Another putative class action, Kuciver v. Fermented Sciences Inc. in the U.S. District Court for the Northern District of Illinois, challenges Flying Embers hard seltzers and kombucha products, alleging dual wrongs with the vitamin C, antioxidant or botanical fortified alcoholic beverages. The consumer alleges that the beverage labels — which promote ingredients like "Antioxidant Vitamin C," "Live Probiotics," or "Adaptogens" or state the beverages are "Brewed With Benefits" — both violate FDA regulations, which prohibit fortifying alcoholic beverages with nutrients — and falsely imply that the alcoholic beverages provide health benefits.
A third putative class action, Galvez v. The Boston Beer Company in the U.S. District Court for the Southern District of California, alleges that the Truly Hard seltzers misrepresent that they contain appreciable amounts of fruit to get their fruity flavor, when they instead contain undefined natural flavors.
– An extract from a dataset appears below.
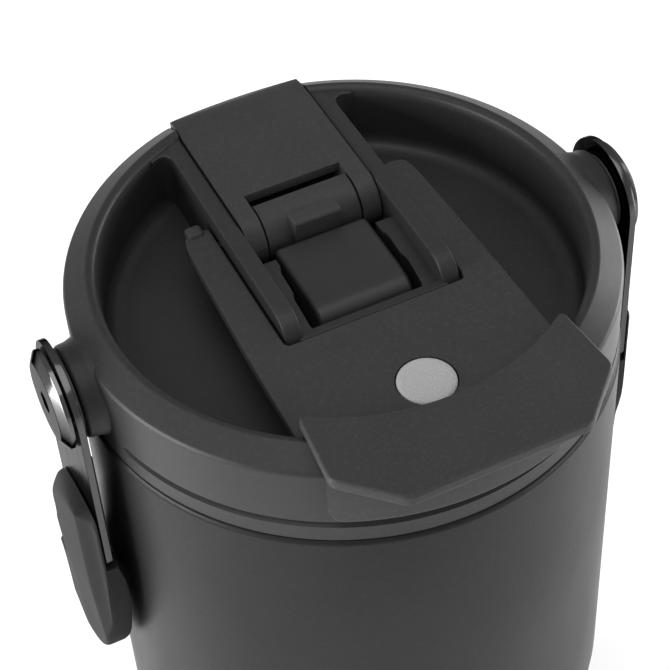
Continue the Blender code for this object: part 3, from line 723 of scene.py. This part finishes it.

These suits are a sampling of types of labeling challenges that producers are likely to face. As producers continue to market and distinguish their products, we expect that the rate of lawsuits challenging alcoholic beverage labeling will rise.
So what can alcohol producers do in a legal landscape that has more moving parts than a Long Island iced tea?
For starters, producers should consider:
- Formalizing their label review and approval process so that marketing and legal teams work in conjunction with, rather than against, one another — compliant, low-risk and marketing-department-friendly labeling exists, and producers are more likely to check all boxes with an engaged, collaborative team;
- Taking extra care on flavoring, cocktail, origin and nutrients claims to ensure they do not increase litigation exposure, particularly as new alcoholic beverages come under increased litigation scrutiny;
- Making greater use of disclaimers and qualifying language on the consumer-facing packaging — a disclosure on the bottom of the packaging will only impact the most fastidious of consumers, but a clear, unambiguous disclosure on the front packaging may discourage prospective litigants from filing suit and strengthen a producer's motion to dismiss defenses even if a lawsuit is filed; and
- Taking full advantage of available regulatory approvals, including COLAs issued by the TTB — some state consumer protection laws include safe harbors for conduct deemed lawful; although not conclusive, citing a COLA may discourage litigation and provide a producer another motion to dismiss defense in litigation.
Beverage producers are tasked with difficult decisions when they create their labels, and knowing the current regulatory and litigation landscape can help make that task a bit easier.